I’ve ordered an i5-8600 with 6 cores and a 3.1GHz clock to upgrade the i7; we’ll see how that fares. At that point, the test will be 6 cores at 3.1GHz vs 4 cores at 3.5GHz. The 8th-gen CPU should win, unless it runs hot enough to start throttling.

Regards,
-BW

Really interesting write-up - thanks for sharing. It sounds like your i5-7600 was a good choice back in its day (even if you ordered a lower-powered T variant).

Good luck with the i5-8600 - it will be very interesting to learn how it performs for you…

@TonyG My '7600 reliably runs:

• 1 guitar (+ AmpliTube) and 2-4 lower-CPU synths, plus a media player;
• 2 guitars + 2-3 synths + media player;
• 3 guitars + 1-2 synths.

This covers 90-95% of my must-have needs. But there are always like-to-haves, right? What it doesn’t always do well is tricks like playing the same part on two similar synths, panned left and right. And Cherry Audio’s GX-80 does some magical things, but not always alongside other VSTs. I’m hoping that the '8600 improves the situation a good bit. My backup plan is to use both PCs, one for synths, the other for guitar + media + usb hub. It’s still smaller, lighter, and less costly than the six keyboards gigged with in the '80s!

Regards,
-BW

Thanks for the breakdown on your '7600 capabilities. It sounds more powerful than my low-power T version.

It will be a fascinating update to see what your '8600 delivers. As you say, even 2x boxes is considerably smaller and more powerful than the reality of hardware only (which I still love, but we get to keep what we like these days and have a mix of the best).

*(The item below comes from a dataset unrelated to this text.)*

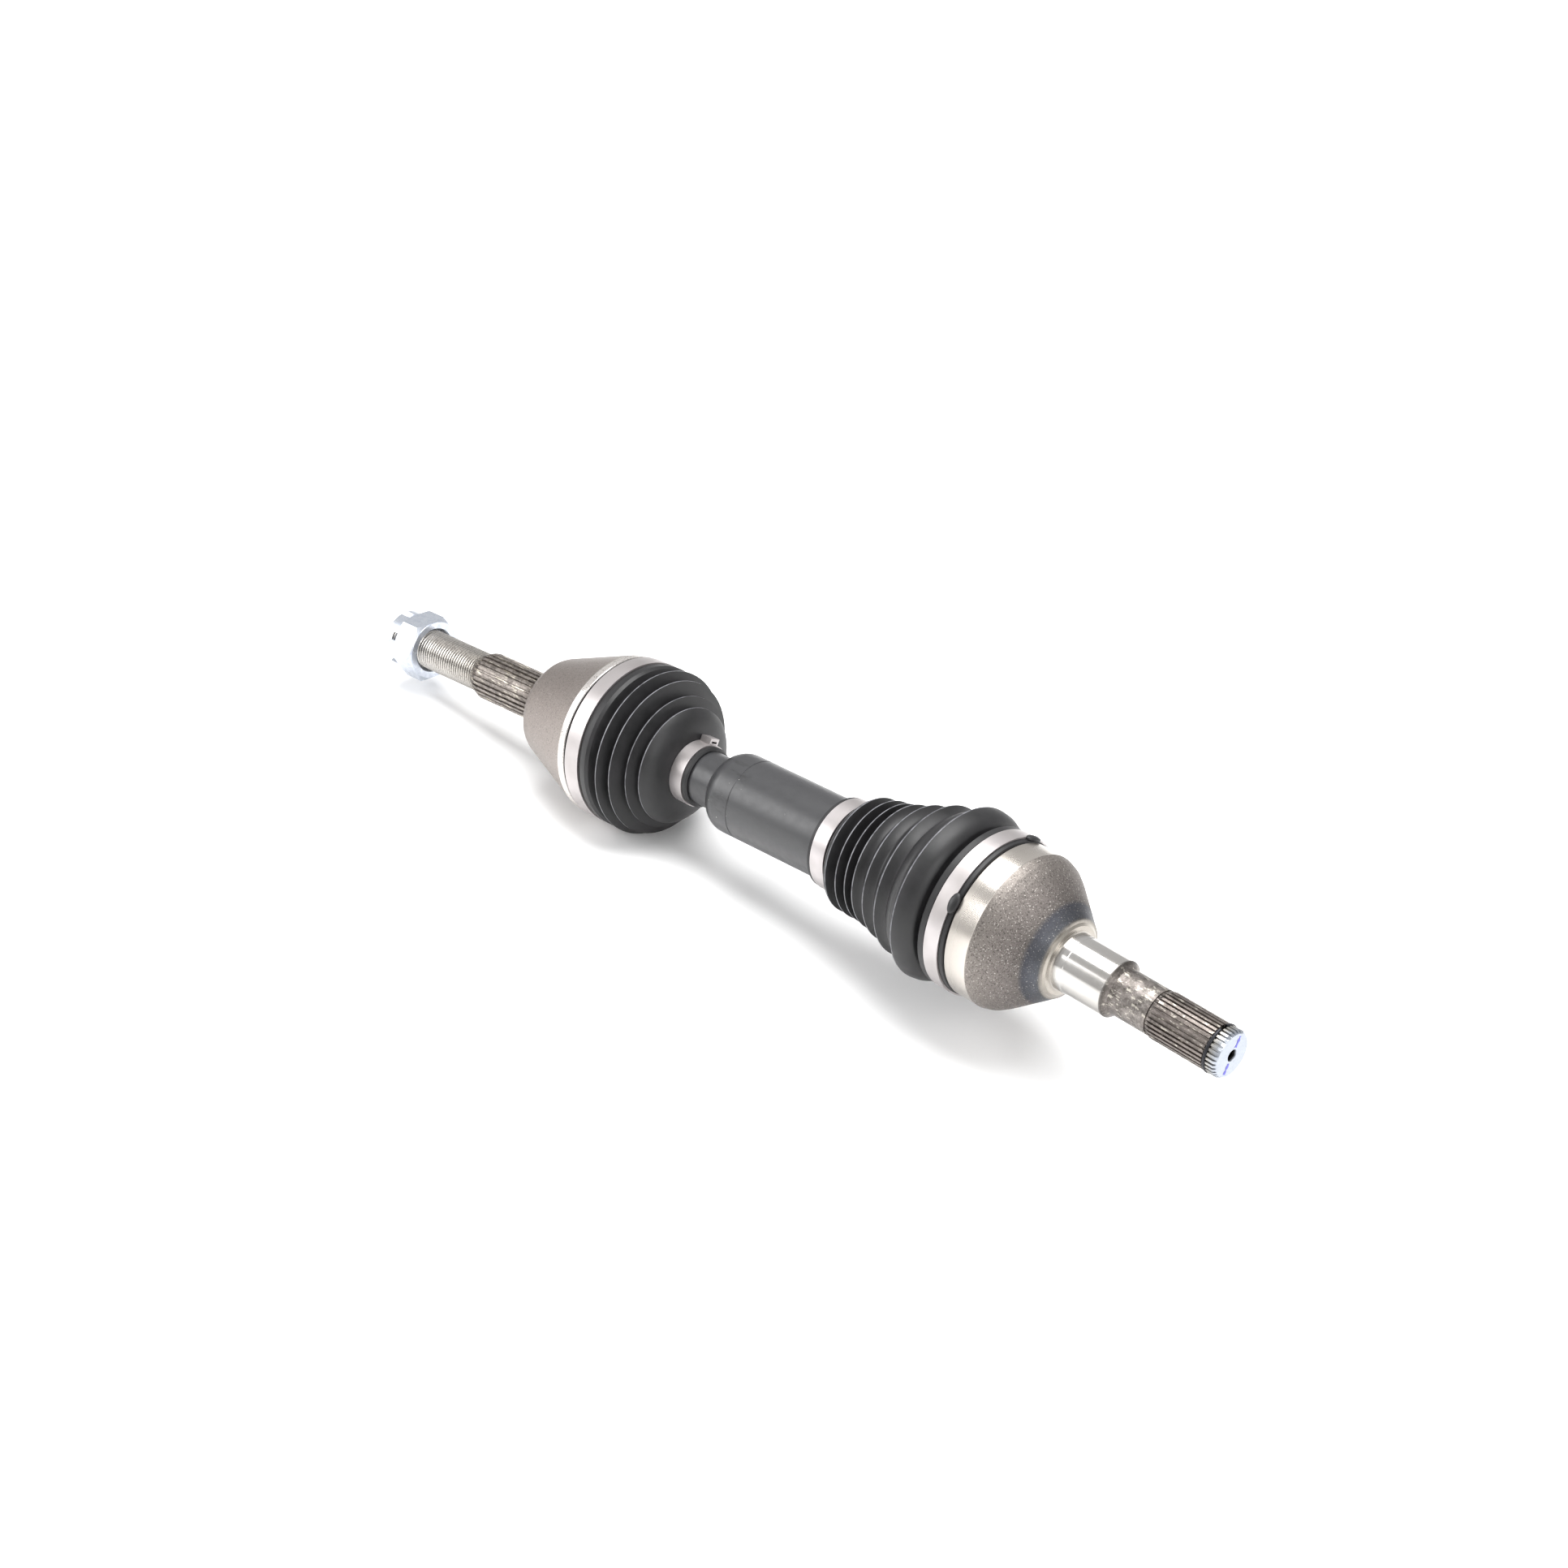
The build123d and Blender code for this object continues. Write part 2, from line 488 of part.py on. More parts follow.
def hub_nut():
    """Castellated hexagon nut, crown outboard."""
    corner_r = NUT_FLATS / sqrt(3)
    prism = extrude(RegularPolygon(corner_r, 6), NUT_HEX_L)
    hexagon = Location((NUT_FACE - NUT_HEX_L, 0, 0)) * spoke(30) * Rotation(0, 90, 0) * prism
    face_r = NUT_FLATS / 2 - 0.3
    top_x = NUT_FACE - NUT_HEX_L
    trim = turned([
        (top_x, 0), (top_x, face_r), (top_x + 1.6, corner_r + 0.1), (NUT_FACE - 2.2, corner_r + 0.1),
        (NUT_FACE - 0.6, face_r), (NUT_FACE, face_r), (NUT_FACE, 0),
    ])
    crown = ring(NUT_FACE - NUT_L, top_x, 0, NUT_CROWN_R)
    nut = (hexagon & trim) + crown
    slot_x = NUT_FACE - NUT_L + (NUT_CROWN_L - 0.8) / 2
    slot_h = 2 * (NUT_CROWN_R - THREAD_R + 1)
    slot = Location((slot_x, NUT_CROWN_R, 0)) * Box(NUT_CROWN_L - 0.8, slot_h, NUT_SLOT_W)
    for i in range(6):
        nut -= spoke(60 * i + 30) * slot
    bore_r = THREAD_R + NUT_GAP
    sink = 1.8
    bore = turned([
        (NUT_FACE + 1, 0), (NUT_FACE + 1, bore_r + sink),
        (NUT_FACE, bore_r + sink), (NUT_FACE - sink, bore_r),
        (NUT_FACE - NUT_L - 1, bore_r), (NUT_FACE - NUT_L - 1, 0),
    ])
    return HUB * (nut - bore)


# ---------------------------------------------------------------- clamps
def clamp(span, bore_r, side, ear_angle, ear_h):
    """A one-ear band about X. side is +1 where the bar lies on the joint's +X side."""
    x0, x1 = sorted((side * span[0], side * span[1]))
    band = ring(x0, x1, bore_r, bore_r + CLAMP_WALL)
    middle = (x0 + x1) / 2
    width = (x1 - x0) * 0.82
    outer = Box(width, ear_h + CLAMP_WALL, 7.0)
    ear = Location((middle, bore_r + (ear_h + CLAMP_WALL) / 2, 0)) * outer
    slot = Location((middle, bore_r + CLAMP_WALL + (ear_h - CLAMP_WALL) / 2, 0)) * Box(
        2 * width, ear_h - 2 * CLAMP_WALL, 4.2)
    keep = turned([(x0 - 5, bore_r), (x1 + 5, bore_r), (x1 + 5, bore_r + 20), (x0 - 5, bore_r + 20)])
    return band + spoke(ear_angle) * ((ear & keep) - slot)


def outer_boot_large_clamp():
    return HUB * clamp(OUTER_LARGE_CLAMP, BELL_SEAT_R + OUTER_CUFF + 2 * RUN_GAP, 1, EAR_ANGLE, EAR_H)


def outer_boot_small_clamp():
    bore_r = SHAFT_SEAT_R + OUTER_NECK_CUFF + 2 * RUN_GAP
    return BALL_CENTRE * clamp(OUTER_SMALL_CLAMP, bore_r, 1, TAIL_ANGLE, EAR_H)


def inner_boot_large_clamp():
    c = Location((-INNER_CENTRE_X, 0, 0))
    bore_r = TULIP_SEAT_R + INNER_CUFF + 2 * RUN_GAP
    return GEARBOX * c * clamp(INNER_LARGE_CLAMP, bore_r, -1, EAR_ANGLE, EAR_H)


def inner_boot_small_clamp():
    return BAR * clamp(INNER_SMALL_CLAMP, TUBE_R + INNER_NECK_CUFF + 2 * RUN_GAP, -1, EAR_ANGLE, EAR_H)


# ---------------------------------------------------------------- boots
def fold_sections(folds):
    """Crests with the low point halfway to the next one, as (distance, radius)."""
    sections = []
    for here, after in zip(folds, folds[1:]):
        sections.append((here[0], here[1]))
        sections.append(((here[0] + after[0]) / 2, (here[1] + after[1]) / 2 - here[2]))
    sections.append((folds[-1][0], folds[-1][1]))
    return sections


def boot(place, side, bend, lip, large, small, end, folds, seat_r, cuff, neck_r, neck_cuff, tail):
    """A bellows: circles along a line that turns from the housing's axis to the bar's, lofted, hollowed."""
    outer = [(lip, seat_r + RUN_GAP + cuff), (large[1] + 0.8, seat_r + RUN_GAP + cuff)]
    outer += fold_sections(folds) + tail
    outer += [(small[0] - 0.8, neck_r + RUN_GAP + neck_cuff), (end, neck_r + RUN_GAP + neck_cuff)]
    inner = [(lip - 1, seat_r + RUN_GAP), (large[1] + 0.8, seat_r + RUN_GAP)]
    inner += [(d, r - BOOT_WALL) for d, r in fold_sections(folds) + tail]
    inner += [(small[0] - 0.8, neck_r + RUN_GAP), (end + 1, neck_r + RUN_GAP)]
    straight_from, straight_to = large[1], small[0]

    def circle_at(d, r):
        share = min(1.0, max(0.0, (straight_to - d) / (straight_to - straight_from)))
        turn = radians(bend * share * share * (3 - 2 * share))
        direction = Vector(side * cos(turn), 0, -side * sin(turn))
        return Plane(direction * d, x_dir=(0, 1, 0), z_dir=direction) * Circle(r)

    shell = loft([circle_at(d, r) for d, r in outer], ruled=True)
    hollow = loft([circle_at(d, r) for d, r in inner], ruled=True)
    return place * (shell - hollow)


def outer_boot():
    tail = [(62.0, 31.0), (64.4, 24.5)]
    return boot(BALL_CENTRE, 1, -OUTER_BEND, BELL_LIP_X + 0.3, OUTER_LARGE_CLAMP, OUTER_SMALL_CLAMP,
                OUTER_BOOT_END, OUTER_FOLDS, BELL_SEAT_R, OUTER_CUFF, SHAFT_SEAT_R, OUTER_NECK_CUFF, tail)


def inner_boot():
    tail = [(109.0, 31.5), (111.5, 27.5)]
    return boot(BAR, -1, INNER_BEND, TULIP_LIP_X + 0.3, INNER_LARGE_CLAMP, INNER_SMALL_CLAMP, INNER_BOOT_END,
                INNER_FOLDS, TULIP_SEAT_R, INNER_CUFF, TUBE_R, INNER_NECK_CUFF, tail)


# ---------------------------------------------------------------- the whole axle
def build_nodes():
    nodes = {
        "inner_housing": inner_housing(), "stub_circlip": stub_circlip(),
        "tripod_stop_ring": tripod_stop_ring(),
        "inner_boot_large_clamp": inner_boot_large_clamp(), "inner_boot": inner_boot(),
        "inner_boot_small_clamp": inner_boot_small_clamp(),
        "tripod_spider": tripod_spider(), "spider_snap_ring": spider_snap_ring(),
        "trunnion_snap_rings": trunnion_snap_rings(),
        "shaft_inner_end": shaft_inner_end(), "shaft_tube": shaft_tube(),
        "shaft_outer_end": shaft_outer_end(), "outer_inner_race": outer_inner_race(),
        "race_snap_ring": race_snap_ring(), "outer_cage": outer_cage(),
        "outer_housing": outer_housing(), "outer_boot": outer_boot(),
        "outer_boot_large_clamp": outer_boot_large_clamp(),
        "outer_boot_small_clamp": outer_boot_small_clamp(),
        "hub_nut": hub_nut(),
    }
    for i in range(3):
        nodes[f"tripod_roller_{i + 1}"] = tripod_roller(i)
        nodes[f"needle_rollers_{i + 1}"] = needle_rollers(i)
    for i in range(BALLS):
        nodes[f"outer_ball_{i + 1}"] = outer_ball(i)
    return nodes


def main():
    os.makedirs("parts", exist_ok=True)
    for name, shape in build_nodes().items():
        export_step(shape, f"parts/{name}.step")


if __name__ == "__main__":
    main()
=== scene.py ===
# %% [markdown]
# # A front half-shaft
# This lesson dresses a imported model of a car's half-shaft. The steel pieces already have their true
# shape, so they get finishes only. The two rubber boots have to bend with the joints, so they are
# modelled here. All lengths below are millimetres until `mm` turns them to metres.

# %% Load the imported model
import bpy
import math
from mathutils import Matrix, Vector


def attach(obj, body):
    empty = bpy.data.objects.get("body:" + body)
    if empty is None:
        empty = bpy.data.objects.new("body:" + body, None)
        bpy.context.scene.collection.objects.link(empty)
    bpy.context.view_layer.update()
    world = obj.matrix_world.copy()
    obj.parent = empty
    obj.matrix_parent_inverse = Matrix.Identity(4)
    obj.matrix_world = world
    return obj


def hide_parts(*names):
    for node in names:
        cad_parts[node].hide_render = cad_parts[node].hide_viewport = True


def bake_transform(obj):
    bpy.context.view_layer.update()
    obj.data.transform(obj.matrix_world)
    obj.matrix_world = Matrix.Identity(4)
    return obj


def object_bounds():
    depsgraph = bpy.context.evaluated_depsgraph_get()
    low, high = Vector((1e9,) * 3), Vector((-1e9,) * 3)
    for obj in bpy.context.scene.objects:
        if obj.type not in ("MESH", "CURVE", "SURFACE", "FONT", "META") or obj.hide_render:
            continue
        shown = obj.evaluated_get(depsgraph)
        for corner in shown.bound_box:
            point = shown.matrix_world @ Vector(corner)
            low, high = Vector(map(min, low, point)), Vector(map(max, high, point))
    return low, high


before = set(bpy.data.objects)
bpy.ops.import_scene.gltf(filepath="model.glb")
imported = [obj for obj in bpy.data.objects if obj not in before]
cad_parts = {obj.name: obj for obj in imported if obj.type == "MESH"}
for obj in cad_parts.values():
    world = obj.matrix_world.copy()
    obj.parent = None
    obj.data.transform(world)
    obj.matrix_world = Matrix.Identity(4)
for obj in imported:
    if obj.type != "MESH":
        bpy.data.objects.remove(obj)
cad_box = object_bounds()


MM_PER_METRE = 1000.0


def mm(value):
    return value / MM_PER_METRE


# %% [markdown]
# ## Where things are
# The gearbox stub lies along +X. The bar hangs a little below it from the tripod's centre, and the
# wheel stub a little below the bar from the ball joint's centre. Each has a frame of its own, so that
# a length along a shaft is just x. A matrix per frame keeps every later cell free of trigonometry.

# %% Frames of the three shafts
INNER_CENTRE_X = -47.0
JOINT_SPAN = 309.0
INNER_BEND = 5.0
OUTER_BEND = 1.4


def droop(angle):
    """A turn about Y that lowers the wheel end."""
    return Matrix.Rotation(math.radians(-angle), 4, "Y")


GEARBOX = Matrix.Identity(4)
TRIPOD = Matrix.Translation((mm(INNER_CENTRE_X), 0, 0))
BAR = TRIPOD @ droop(INNER_BEND)
BALL_JOINT = BAR @ Matrix.Translation((mm(-JOINT_SPAN), 0, 0))
HUB = BALL_JOINT @ droop(OUTER_BEND)
print("ball joint centre:", [round(v, 4) for v in BALL_JOINT.translation])


# %% [markdown]
# ## Node helpers
# Every finish is built from nodes in code. One function adds a node, sets it and links it. Colours are
# written as the hex values a painter would pick on a screen, and one function makes them linear.
# `along` gives each point's length along a shaft in millimetres, which is how a finish can change
# from the turned band to the blasted cone to the polished journal, as it does on one real forging.

# %% Colour and node helpers
def paint(hex_colour):
    channels = [int(hex_colour[i:i + 2], 16) / 255 for i in (1, 3, 5)]
    linear = [c / 12.92 if c <= 0.04045 else ((c + 0.055) / 1.055) ** 2.4 for c in channels]
    return (*linear, 1.0)


def new_finish(name):
    finish = bpy.data.materials.new(name)
    finish.use_nodes = True
    shader = finish.node_tree.nodes["Principled BSDF"]
    return finish, shader


def add(finish, kind, settings=None, **links):
    """Adds one node. Its sockets are given by name, or by number as i0, i1 and so on: an output
    socket is linked to it, and anything else is set as its value."""
    node = finish.node_tree.nodes.new(kind)
    for key, value in (settings or {}).items():
        setattr(node, key, value)
    for key, value in links.items():
        numbered = key[0] == "i" and key[1:].isdigit()
        socket = node.inputs[int(key[1:]) if numbered else key.replace("_", " ")]
        if isinstance(value, bpy.types.NodeSocket):
            finish.node_tree.links.new(value, socket)
        else:
            socket.default_value = value
    return node


def wire(finish, output, shader, socket):
    finish.node_tree.links.new(output, shader.inputs[socket])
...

In the FWIW department, I researched the latest in mini-ITX form factor and it is possible to do a 240mm liquid cooler and i9 in a 13" x 9" x 6" case these days. TBH if I were going to build one as a performance box I’d look at the i5-13600K since TDP is a lot lower than the i9 and i7 series and it still packs a very good single core punch. It has six performance cores and eight economy cores. Plenty of thermal headroom with a good quality 240mm cooler and the 181 watt max / 125W normal TDP. Plus it can be clock limited and undervolted in the UEFI setup if even more thermal headroom is needed. Or just perma-park some of the cores.